Posted: 24 Aug 2007, 07:06
by KDR_11k
AIs can get very CPU-intensive, especially good ones. You'd want at least some function to be run in native code.

Posted: 24 Aug 2007, 07:35
by Argh
Maybe that's an inherent limitation of all AIs. However, I wonder if that's more because of all of the hack-arounds they've gotta do, to get certain kinds of data out of Spring. I've often wondered what would happen if AIs shared more common elements in terms of data-collection methods, and were more specifically geared towards using that information, instead of having to interpret it.

That used to be very controversial territory, when everybody kept saying that AIs shouldn't cheat. Now, most of them do, and nobody cares, so I think it mainly depends on whether anybody even cares enough to try and build a cheating AI that uses LUA for high-level data-gathering, instructions to Units, and other tasks. We have, in various pieces, some of the things we need, such as using the Groups menus through LuaUI, etc., that could be applied...
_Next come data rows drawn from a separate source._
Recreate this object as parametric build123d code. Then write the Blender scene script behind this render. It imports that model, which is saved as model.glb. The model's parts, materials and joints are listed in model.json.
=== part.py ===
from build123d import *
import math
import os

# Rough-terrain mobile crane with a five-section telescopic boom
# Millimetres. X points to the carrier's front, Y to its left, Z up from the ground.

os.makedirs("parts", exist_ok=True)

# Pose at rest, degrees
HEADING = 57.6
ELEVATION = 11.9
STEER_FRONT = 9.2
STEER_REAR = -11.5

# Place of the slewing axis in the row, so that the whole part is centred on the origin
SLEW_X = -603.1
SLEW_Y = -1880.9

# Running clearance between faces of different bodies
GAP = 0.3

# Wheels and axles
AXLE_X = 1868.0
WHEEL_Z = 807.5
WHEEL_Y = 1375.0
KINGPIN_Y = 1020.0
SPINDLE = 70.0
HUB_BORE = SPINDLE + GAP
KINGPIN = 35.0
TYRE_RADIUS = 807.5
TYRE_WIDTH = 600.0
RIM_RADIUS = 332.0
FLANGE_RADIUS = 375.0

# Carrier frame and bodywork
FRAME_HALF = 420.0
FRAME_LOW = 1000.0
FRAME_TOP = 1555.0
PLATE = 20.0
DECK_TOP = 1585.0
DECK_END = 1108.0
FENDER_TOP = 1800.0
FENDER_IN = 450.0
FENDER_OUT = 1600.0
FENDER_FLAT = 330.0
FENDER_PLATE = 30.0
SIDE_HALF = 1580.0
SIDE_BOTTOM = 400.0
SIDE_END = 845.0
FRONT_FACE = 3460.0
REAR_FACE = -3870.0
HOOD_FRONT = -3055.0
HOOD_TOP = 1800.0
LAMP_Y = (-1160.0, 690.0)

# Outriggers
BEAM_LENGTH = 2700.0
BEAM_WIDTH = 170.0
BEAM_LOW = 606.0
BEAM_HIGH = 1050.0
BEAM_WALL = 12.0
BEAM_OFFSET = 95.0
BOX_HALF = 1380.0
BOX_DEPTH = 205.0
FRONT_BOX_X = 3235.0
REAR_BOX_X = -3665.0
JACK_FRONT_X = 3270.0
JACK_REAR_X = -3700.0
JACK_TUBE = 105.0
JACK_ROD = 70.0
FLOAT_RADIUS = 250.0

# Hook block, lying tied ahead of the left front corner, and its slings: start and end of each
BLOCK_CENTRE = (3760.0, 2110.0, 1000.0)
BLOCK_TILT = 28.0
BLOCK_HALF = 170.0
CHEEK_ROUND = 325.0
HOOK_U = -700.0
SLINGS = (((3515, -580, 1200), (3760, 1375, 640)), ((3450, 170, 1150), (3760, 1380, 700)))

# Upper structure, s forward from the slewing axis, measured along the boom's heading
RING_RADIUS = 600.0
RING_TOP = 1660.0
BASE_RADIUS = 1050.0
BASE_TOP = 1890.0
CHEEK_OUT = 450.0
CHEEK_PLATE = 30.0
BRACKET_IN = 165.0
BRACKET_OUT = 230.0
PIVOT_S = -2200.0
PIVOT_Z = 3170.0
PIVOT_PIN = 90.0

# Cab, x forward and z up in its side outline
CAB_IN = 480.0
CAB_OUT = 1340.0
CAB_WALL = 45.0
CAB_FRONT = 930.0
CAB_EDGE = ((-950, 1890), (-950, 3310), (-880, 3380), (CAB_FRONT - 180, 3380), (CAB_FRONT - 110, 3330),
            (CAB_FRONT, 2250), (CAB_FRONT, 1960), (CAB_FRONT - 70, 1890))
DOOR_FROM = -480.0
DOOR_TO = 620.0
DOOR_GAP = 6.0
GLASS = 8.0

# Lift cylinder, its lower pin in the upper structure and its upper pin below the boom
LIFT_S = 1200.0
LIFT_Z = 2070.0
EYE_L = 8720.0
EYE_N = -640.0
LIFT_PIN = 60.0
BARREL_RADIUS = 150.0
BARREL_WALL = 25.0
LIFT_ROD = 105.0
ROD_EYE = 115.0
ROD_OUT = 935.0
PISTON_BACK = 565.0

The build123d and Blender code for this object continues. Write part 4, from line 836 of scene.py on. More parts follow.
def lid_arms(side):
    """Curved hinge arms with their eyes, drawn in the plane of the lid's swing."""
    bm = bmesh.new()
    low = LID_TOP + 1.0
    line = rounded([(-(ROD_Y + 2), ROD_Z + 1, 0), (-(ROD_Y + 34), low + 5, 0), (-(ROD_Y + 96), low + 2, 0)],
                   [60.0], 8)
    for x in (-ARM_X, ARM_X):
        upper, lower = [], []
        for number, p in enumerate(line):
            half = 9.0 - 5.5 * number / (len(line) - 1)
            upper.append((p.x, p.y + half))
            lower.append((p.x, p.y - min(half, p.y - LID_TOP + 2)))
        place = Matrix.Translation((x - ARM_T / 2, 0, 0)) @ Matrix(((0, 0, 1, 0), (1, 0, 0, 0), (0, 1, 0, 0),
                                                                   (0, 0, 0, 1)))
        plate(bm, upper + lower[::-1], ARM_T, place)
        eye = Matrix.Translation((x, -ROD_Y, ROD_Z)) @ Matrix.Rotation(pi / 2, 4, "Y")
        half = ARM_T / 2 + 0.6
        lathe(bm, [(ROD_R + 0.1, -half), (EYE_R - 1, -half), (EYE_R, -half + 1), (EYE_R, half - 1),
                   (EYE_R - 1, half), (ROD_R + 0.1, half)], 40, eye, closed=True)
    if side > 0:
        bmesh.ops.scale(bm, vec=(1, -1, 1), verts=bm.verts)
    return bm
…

I dunno, and I'm not really qualified to speculate at all, on relative costs or advantages, or even impossibilities that we can't see, so I'm shutting up now ;)

Posted: 24 Aug 2007, 10:16
by Dragon45
Uh, AI is intensive from pretty much any sort of theoretical computational perspective. Yes you can have engineering optimizations, but even an AI running in pure assembly is going to suck at a lot of stupid tasks and suck up ungodly amounts of resources.
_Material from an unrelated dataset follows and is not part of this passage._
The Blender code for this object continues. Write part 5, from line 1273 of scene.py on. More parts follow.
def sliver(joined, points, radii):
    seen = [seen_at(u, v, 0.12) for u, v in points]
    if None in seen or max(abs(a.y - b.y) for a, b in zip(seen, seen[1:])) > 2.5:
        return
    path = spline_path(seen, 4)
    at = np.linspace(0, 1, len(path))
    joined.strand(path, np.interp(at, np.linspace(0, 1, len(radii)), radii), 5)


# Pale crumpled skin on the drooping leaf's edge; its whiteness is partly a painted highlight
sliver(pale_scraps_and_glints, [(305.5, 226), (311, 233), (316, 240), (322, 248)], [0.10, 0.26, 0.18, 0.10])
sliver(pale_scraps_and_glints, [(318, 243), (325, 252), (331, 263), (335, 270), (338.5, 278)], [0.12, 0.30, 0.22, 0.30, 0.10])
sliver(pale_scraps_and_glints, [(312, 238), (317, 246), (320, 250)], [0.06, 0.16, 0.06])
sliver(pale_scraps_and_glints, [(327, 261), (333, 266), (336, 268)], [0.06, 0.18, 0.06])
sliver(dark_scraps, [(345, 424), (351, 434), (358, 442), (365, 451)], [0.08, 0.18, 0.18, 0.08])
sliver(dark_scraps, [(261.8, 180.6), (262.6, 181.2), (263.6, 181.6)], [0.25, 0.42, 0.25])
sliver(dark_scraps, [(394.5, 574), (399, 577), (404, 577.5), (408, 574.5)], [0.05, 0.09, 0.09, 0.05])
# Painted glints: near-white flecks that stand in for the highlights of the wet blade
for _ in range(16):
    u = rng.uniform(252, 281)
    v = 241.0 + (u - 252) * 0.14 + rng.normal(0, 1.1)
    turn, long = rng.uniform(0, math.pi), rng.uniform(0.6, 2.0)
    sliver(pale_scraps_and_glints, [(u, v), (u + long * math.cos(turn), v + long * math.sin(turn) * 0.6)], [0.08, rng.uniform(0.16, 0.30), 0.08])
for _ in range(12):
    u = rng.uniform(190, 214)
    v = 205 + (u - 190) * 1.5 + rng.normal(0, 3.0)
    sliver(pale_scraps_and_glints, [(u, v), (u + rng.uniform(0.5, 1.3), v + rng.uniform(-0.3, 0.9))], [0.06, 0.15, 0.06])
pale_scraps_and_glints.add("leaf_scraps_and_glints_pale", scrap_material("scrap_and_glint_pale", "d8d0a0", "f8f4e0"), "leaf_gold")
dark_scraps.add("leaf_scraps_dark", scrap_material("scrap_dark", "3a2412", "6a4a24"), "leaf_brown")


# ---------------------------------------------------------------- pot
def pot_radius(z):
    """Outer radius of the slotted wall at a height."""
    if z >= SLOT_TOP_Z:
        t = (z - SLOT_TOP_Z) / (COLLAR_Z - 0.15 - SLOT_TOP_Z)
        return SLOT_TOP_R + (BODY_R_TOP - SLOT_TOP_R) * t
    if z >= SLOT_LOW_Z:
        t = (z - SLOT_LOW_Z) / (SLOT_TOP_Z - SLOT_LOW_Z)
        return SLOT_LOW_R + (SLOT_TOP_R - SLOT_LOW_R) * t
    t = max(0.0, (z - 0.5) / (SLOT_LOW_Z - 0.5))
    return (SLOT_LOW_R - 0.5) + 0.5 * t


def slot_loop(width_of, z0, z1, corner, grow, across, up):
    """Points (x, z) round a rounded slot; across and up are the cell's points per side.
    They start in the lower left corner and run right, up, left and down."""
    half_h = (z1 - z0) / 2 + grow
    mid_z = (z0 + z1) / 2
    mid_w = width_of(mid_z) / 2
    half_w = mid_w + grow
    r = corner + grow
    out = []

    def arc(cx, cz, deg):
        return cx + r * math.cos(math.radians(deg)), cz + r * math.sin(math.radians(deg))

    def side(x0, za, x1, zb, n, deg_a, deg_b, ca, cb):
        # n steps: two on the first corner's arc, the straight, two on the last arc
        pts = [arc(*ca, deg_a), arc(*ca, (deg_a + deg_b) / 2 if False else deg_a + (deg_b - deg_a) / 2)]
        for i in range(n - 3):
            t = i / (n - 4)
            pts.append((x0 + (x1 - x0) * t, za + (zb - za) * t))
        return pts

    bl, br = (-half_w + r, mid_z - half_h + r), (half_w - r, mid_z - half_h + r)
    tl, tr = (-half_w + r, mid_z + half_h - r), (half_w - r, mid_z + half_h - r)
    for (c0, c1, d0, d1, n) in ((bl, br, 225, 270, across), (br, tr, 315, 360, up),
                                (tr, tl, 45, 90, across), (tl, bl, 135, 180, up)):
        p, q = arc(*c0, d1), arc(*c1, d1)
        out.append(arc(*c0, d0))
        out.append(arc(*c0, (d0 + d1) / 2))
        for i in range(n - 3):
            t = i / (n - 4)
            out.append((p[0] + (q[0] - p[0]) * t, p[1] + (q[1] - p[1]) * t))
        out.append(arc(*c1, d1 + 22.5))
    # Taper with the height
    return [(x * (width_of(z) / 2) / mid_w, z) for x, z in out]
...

Welcome to the limits of human knowledge.



But smoth actually has an interesting point from a usability perspective - even though a LUA AI, even if it would be "worse" than a pure C/whatever AI (because it would have access to the same amount of computational resources but use them more inefficiently), it would cross-platform, and stupidly easy to install.
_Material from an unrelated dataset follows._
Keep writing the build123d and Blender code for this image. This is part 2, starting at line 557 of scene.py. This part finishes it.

Posted: 24 Aug 2007, 10:50
by smoth
well dragon, I am not talking about some sort of advanced thinking ai. I am saying one that cheats, does more reactive stuff. No thought ahead just builds stuff and in another thought process ocassionaly gives orders. Something like a more advanced mission ai. Less of an ai and more of a complex state machine.

build X build Y, send them at the enemy

stupid ai but it would be easy to use etc. good for missions or players to just have something to kill

Posted: 24 Aug 2007, 13:26
by Tobi
An AI in LUA perfectly fits the role of a dedicated AI for your mod only.

Since it is crossplatform you can safely include it and it will work on Windows and Linux and any future platforms, and it is easy to make modifications.

If you wanted to do the same with a compiled AI you'd need to include the .DLL (for win) and 32 and 64 bit .SO files (for linux) and if any new platform is supported by Spring you'd need to rerelease your mod with your AI compiled for that platform. (More importantly, on basically every Spring release you'd need to rerelease your mod because AI ABI may have changed...)

Additionally endusers can not be easily tricked into thinking the AI works on other mods too, since it is only available in your mod.

An AI as in a set of simple conditions that trigger certain actions or some FSE thing should well be possible this way, I think.

Posted: 24 Aug 2007, 15:24
by AF
You also forfeit the ability to draw from a huge pool of librarys and code examples and techniques available.

AIs atm can go quite far if the developers had unlimited time and motivation, but if they did it in lua they'd have to do things like implement delauney and voronoi and convex hull algorithms by themselves whereas the C++ guy just calls on something such as the CGAL library, whatsmore you're also giving up the ability to use threading and system APIs.

So for simple mod specific AIs this could go on but in the end run it just doesnt cut it, config based C++ AIs are the way forward at the moment which means we ened that Lua<->AI interface, which means we need ot change it so fancy highlighter widgets arent a higher priority than simple Lua<->AI communication.

All thats needed is a nice simple way of sending a string to lua and recieving one back. No messing around encoding strings as float values, no one way communication, no fiddling around with sending commands to units and lua catching them rather than sending them directly to lua, just bog standard SendToLua(const char* msg); callout and a LuaMessage(const char* msg); callin.